Armatus looks moderately stressful in a good action-game way. Expect pulse-raising combat, crowded rooms, boss pressure, and the sting of watching a promising run end early. The dark setting and gore add weight, but this does not seem like a horror game built to make you feel helpless. The mood looks more like grim momentum than fear. That difference matters. The stress here should come from performance and stakes, not from dread or constant misery. When the game is working, the pressure likely feeds the fun. You stay alert, improvise through messy fights, and then get a big payoff when a build starts deleting rooms. That can feel great when you want something energetic. It is probably not the best choice when you are exhausted or looking to fully relax. Fast projectile-heavy action usually punishes tired play. But if you want a focused, punchy session that keeps you engaged and gives you those strong comeback moments, it seems well suited to that kind of night.

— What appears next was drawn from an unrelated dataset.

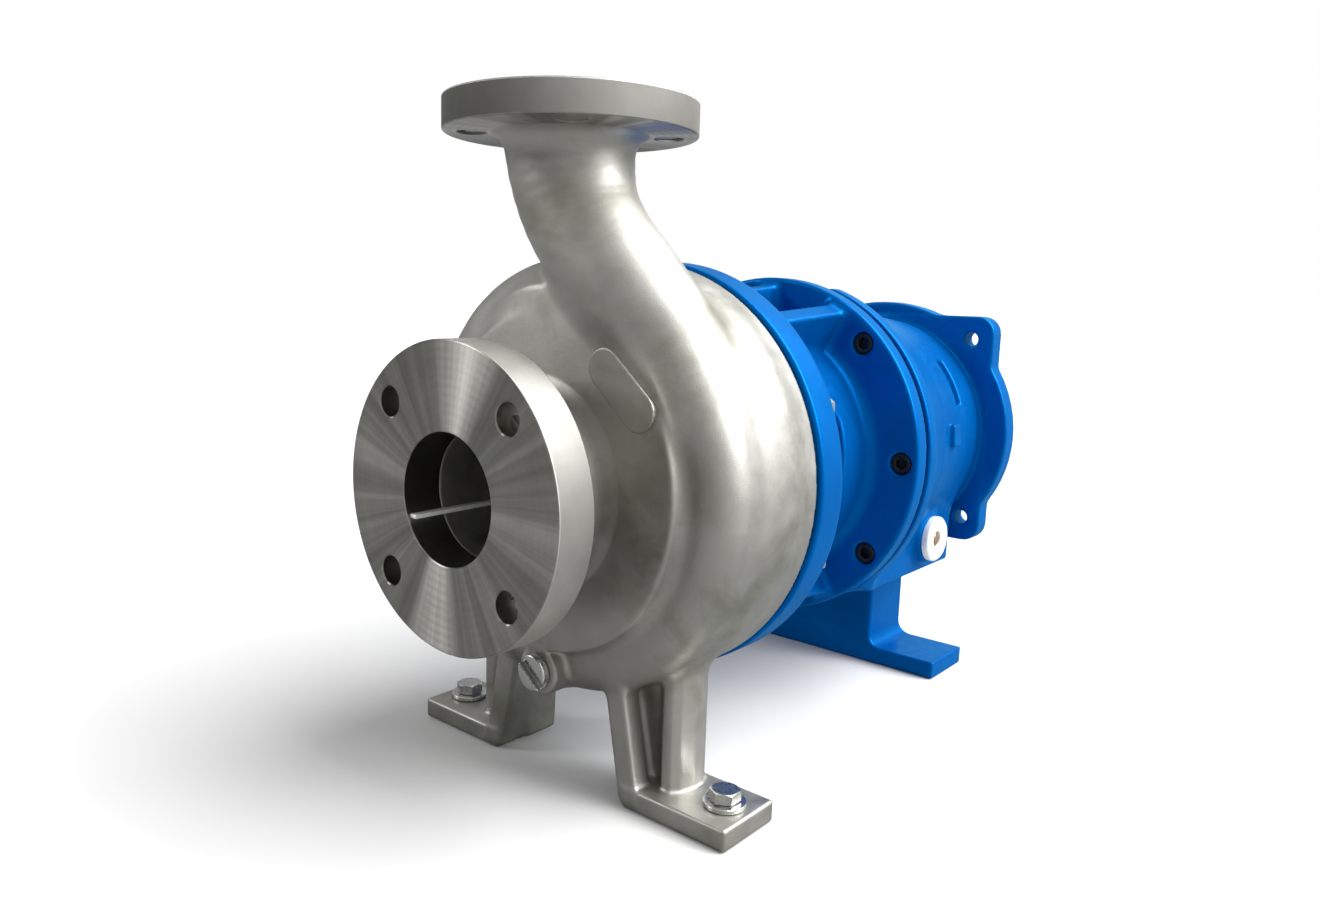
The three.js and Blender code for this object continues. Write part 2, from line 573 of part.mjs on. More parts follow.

Yes. Armatus is designed around solo play, and that actually makes it easier to fit into a normal schedule than many modern action games. There is no sign of co-op coordination, raid planning, or other social commitments. You can simply sit down, choose a weapon, do a run, and stop when you hit a natural endpoint. It also seems fairly casual-friendly with one caveat. Full pause should make sudden interruptions easy to handle, which is a big win if life gets in the way. The downside is that casual-friendly does not mean low-attention. During active rooms, you will probably need your full focus, and the run-based structure may not support convenient mid-run saving. In practice, that means it works best in chunks where you can give it real attention, even if those chunks are only an hour long. If your version of casual means 'I want complete flexibility and a very low-stress pace,' this may not fit. If it means 'I want a solo game with clear sessions and no social pressure,' it looks like a strong match.

No, Armatus does not currently show signs of being pay-to-win. Everything public points to a premium one-time purchase, and official storefronts do not advertise battle passes, gacha pulls, paid power boosts, or other systems that let you buy a gameplay advantage. Xbox launch availability through Game Pass also fits that model rather than a cash-shop economy. That matters for this kind of game because the whole appeal is learning the combat loop, building stronger runs through play, and unlocking long-term growth by spending time with the system. Selling power would undercut that structure, and there is no evidence the game is built that way. Right now, the progression seems tied to runs, mastery, and persistent upgrades earned in-game. Of course, this is still based on pre-release information, so post-launch monetization could always change. But from the current evidence, there is no reason to expect purchased power or pay-to-win pressure. If monetization stays as advertised, success should come from skill, repetition, and smart upgrade choices, not your wallet.